**Collected data:**
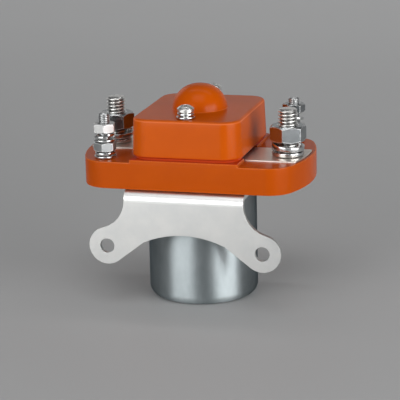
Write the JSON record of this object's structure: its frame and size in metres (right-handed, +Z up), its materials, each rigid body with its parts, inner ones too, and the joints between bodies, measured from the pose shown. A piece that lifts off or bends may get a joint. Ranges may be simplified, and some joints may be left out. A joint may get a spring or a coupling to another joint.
{
  "type": "high voltage dc contactor",
  "caption": "Solenoid dc contactor: steel can under an orange moulded base with a domed cover, main and coil stud terminals, and an upright mounting bracket with two ears.",
  "frame": {"origin": "centre of the can's closed bottom, on its outer face", "axes": "+Z up along the can and the plunger, +X along the long side of the base towards the right-hand main terminal, -Y towards the upright plate of the mounting bracket"},
  "size_m": [0.0936, 0.0561, 0.0873],
  "materials": {
    "moulding_orange": "satin moulded thermoset, orange",
    "zinc_plate": "white zinc plated sheet, satin",
    "blue_zinc": "blue zinc plated drawn steel, satin",
    "bright_zinc": "bright zinc plated, smooth",
    "tinned_copper": "tinned copper, smooth",
    "copper": "bare copper, smooth",
    "contact_silver": "silver alloy, polished",
    "soft_iron": "turned soft iron",
    "brass": "turned brass",
    "spring_steel": "drawn spring wire",
    "stainless": "turned stainless steel",
    "white_nylon": "moulded nylon, natural",
    "black_insulation": "insulated wire, black",
    "enamelled_wire": "enamelled copper wire"
  },
  "bodies": {
    "housing": {"base_moulding": "moulding_orange", "can": "blue_zinc", "coil_base_spring_washer_left": "bright_zinc", "coil_base_spring_washer_right": "bright_zinc", "coil_base_washer_left": "bright_zinc", "coil_base_washer_right": "bright_zinc", "coil_bobbin": "white_nylon", "coil_flat_washer_left": "bright_zinc", "coil_flat_washer_right": "bright_zinc", "coil_lead_left": "black_insulation", "coil_lead_right": "black_insulation", "coil_lower_nut_left": "bright_zinc", "coil_lower_nut_right": "bright_zinc", "coil_spring_washer_left": "bright_zinc", "coil_spring_washer_right": "bright_zinc", "coil_stud_left": "bright_zinc", "coil_stud_right": "bright_zinc", "coil_upper_nut_left": "bright_zinc", "coil_upper_nut_right": "bright_zinc", "coil_winding": "enamelled_wire", "cover": "moulding_orange", "cover_flat_washer_front": "bright_zinc", "cover_flat_washer_rear": "bright_zinc", "cover_screw_front": "bright_zinc", "cover_screw_rear": "bright_zinc", "cover_spring_washer_front": "bright_zinc", "cover_spring_washer_rear": "bright_zinc", "fixed_core": "soft_iron", "fixed_tip_left": "contact_silver", "fixed_tip_right": "contact_silver", "guide_sleeve": "brass", "main_flat_washer_left": "bright_zinc", "main_flat_washer_right": "bright_zinc", "main_nut_left": "bright_zinc", "main_nut_right": "bright_zinc", "main_spring_washer_left": "bright_zinc", "main_spring_washer_right": "bright_zinc", "main_stud_left": "bright_zinc", "main_stud_right": "bright_zinc", "mounting_bracket": "zinc_plate", "plunger_shim": "brass", "return_spring": "spring_steel", "rod_bush": "white_nylon", "terminal_bar_left": "tinned_copper", "terminal_bar_right": "tinned_copper", "yoke_plate": "soft_iron"},
    "plunger_assembly": {"plunger": "soft_iron", "push_rod": "stainless", "spring_retainer": "brass", "contact_spring": "spring_steel"},
    "bridge_assembly": {"contact_bridge": "copper", "moving_tip_left": "contact_silver", "moving_tip_right": "contact_silver"}
  },
  "joints": [
    {"name": "plunger_slide", "type": "slide", "parent": "housing", "child": "plunger_assembly", "axis": [0, 0, -1], "range_m": [0, 0.0029], "stiffness_N_per_m": 300, "springref_m": -0.01, "deforming": ["return_spring"]},
    {"name": "bridge_slide", "type": "slide", "parent": "plunger_assembly", "child": "bridge_assembly", "axis": [0, 0, 1], "range_m": [0, 0.001], "deforming": ["contact_spring"]}
  ],
  "couplings": [
    {"joint": "bridge_slide", "follows": "plunger_slide", "ratio": 0.3448}
  ]
}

**Problem to solve:**
Report the number of lines of the listing above that hold the string "joints", with no other text.

**Written response:**
2